Industry standards bodies — including the American Petroleum Institute, the International Association of Oil and Gas Producers, and the Norwegian Oil and Gas Association — have published detailed well integrity guidelines and recommended practices that provide a framework for programme development. Many operators have adopted these standards as the basis of their own well integrity management systems, supplemented by company-specific technical standards and risk tolerances. The increasing alignment between international standards and regulatory requirements is gradually creating a more consistent global framework for well integrity management, benefiting operators with multi-jurisdictional portfolios.

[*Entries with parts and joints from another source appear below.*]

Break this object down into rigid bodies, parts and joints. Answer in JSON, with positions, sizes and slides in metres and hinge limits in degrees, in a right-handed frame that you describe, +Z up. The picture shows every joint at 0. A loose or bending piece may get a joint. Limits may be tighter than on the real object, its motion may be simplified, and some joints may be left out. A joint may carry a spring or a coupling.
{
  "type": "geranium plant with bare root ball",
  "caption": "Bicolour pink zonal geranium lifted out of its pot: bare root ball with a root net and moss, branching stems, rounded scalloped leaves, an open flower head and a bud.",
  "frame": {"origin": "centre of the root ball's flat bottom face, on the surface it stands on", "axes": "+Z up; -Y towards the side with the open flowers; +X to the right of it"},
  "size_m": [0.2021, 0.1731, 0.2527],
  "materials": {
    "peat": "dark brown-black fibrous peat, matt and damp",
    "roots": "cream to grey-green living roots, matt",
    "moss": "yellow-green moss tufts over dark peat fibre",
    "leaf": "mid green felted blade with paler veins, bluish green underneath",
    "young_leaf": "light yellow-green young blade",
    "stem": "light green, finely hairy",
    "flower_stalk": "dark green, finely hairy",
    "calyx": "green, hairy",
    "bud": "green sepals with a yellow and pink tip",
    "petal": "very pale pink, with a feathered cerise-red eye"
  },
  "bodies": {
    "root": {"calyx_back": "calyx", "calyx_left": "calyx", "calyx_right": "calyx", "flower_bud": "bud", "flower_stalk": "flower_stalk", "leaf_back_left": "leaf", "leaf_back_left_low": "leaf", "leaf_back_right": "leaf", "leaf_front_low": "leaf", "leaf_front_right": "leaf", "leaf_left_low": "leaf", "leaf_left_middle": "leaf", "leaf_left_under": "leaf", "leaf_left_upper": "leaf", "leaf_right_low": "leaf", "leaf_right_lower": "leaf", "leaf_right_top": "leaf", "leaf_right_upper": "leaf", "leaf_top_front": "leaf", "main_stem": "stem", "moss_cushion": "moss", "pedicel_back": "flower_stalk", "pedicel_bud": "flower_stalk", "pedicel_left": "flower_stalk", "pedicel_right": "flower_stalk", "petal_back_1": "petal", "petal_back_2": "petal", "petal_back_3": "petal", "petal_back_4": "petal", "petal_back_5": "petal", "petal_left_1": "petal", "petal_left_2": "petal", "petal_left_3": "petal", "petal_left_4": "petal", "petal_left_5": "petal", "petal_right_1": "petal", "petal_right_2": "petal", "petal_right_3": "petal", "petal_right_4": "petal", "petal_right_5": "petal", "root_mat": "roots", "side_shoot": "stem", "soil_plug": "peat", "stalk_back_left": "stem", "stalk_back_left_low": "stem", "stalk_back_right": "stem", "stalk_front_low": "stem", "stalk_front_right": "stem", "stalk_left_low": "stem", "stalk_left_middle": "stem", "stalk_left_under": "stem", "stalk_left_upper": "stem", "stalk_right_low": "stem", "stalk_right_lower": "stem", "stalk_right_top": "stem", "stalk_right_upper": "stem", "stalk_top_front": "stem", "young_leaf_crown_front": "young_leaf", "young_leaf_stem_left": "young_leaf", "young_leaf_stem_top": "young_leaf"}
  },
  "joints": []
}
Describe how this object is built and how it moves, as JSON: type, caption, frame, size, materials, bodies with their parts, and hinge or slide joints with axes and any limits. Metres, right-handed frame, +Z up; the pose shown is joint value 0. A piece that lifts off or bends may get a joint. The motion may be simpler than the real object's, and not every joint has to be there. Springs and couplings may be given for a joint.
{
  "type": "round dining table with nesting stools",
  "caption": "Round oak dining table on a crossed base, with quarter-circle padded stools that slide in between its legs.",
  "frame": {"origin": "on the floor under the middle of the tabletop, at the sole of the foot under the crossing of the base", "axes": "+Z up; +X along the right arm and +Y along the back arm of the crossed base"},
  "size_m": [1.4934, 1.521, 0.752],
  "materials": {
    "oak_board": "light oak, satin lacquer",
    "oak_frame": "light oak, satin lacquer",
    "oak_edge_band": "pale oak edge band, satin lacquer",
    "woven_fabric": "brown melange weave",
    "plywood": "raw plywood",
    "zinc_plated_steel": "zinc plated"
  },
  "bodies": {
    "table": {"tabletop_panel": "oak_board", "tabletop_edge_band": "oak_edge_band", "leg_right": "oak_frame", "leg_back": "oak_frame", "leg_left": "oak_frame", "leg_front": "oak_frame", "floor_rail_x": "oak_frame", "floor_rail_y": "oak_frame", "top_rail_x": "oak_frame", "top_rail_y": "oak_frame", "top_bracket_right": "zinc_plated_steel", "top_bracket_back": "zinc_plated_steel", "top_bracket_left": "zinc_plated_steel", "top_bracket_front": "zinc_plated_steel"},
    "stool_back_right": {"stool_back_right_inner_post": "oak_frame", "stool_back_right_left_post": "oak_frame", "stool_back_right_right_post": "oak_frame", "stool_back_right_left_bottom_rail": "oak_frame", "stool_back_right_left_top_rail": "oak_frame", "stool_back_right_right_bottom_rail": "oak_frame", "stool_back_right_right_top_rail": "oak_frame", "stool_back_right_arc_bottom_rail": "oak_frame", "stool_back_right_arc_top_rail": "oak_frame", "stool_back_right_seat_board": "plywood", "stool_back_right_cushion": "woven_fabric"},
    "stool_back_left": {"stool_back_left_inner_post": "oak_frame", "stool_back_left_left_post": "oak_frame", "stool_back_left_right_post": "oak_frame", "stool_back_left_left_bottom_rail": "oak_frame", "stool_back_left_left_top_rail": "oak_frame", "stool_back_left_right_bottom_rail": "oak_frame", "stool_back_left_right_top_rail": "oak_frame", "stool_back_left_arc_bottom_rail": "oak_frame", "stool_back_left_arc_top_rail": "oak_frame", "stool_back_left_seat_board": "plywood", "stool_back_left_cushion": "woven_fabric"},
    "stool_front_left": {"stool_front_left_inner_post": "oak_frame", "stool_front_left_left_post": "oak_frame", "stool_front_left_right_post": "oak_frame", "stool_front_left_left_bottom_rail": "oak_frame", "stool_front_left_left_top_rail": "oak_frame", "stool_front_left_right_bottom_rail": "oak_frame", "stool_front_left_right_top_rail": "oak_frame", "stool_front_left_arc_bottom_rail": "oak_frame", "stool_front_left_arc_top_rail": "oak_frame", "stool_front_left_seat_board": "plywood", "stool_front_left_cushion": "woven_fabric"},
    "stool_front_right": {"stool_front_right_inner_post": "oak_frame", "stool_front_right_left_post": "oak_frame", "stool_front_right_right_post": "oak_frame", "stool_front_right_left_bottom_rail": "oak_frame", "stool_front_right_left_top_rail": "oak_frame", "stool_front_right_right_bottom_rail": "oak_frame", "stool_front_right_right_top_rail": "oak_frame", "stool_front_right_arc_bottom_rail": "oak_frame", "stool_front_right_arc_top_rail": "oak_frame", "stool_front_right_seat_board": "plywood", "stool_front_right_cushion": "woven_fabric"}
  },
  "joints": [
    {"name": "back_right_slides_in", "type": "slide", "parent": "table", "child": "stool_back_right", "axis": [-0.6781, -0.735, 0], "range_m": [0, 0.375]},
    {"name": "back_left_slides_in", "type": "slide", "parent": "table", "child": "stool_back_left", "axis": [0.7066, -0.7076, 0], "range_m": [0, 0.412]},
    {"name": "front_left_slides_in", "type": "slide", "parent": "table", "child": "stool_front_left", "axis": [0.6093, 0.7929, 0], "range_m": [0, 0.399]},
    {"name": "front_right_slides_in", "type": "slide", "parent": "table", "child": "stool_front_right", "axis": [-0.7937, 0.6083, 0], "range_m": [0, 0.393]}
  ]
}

Skills Development for Long-Term Asset Performance

Sustained well performance depends not only on equipment quality, but also on the competence of the people managing the asset throughout its life cycle. Many companies are therefore prioritising well drilling and completion training courses focused on practical engineering judgement, risk management and best practices in safe well delivery. Developing these capabilities helps teams respond more effectively to integrity threats while supporting efficient and responsible production operations.

Conclusion

Well integrity management is a discipline that sits at the intersection of engineering rigour, operational discipline and organisational culture. Getting it right requires not only technical competence in barrier physics, inspection technology and corrosion science, but also a commitment from leadership to prioritise integrity assurance over short-term production targets. In an industry where a single well integrity failure can result in catastrophic consequences, the return on investment in well integrity management — measured in lives protected, environmental harm avoided and operational continuity maintained — is beyond question.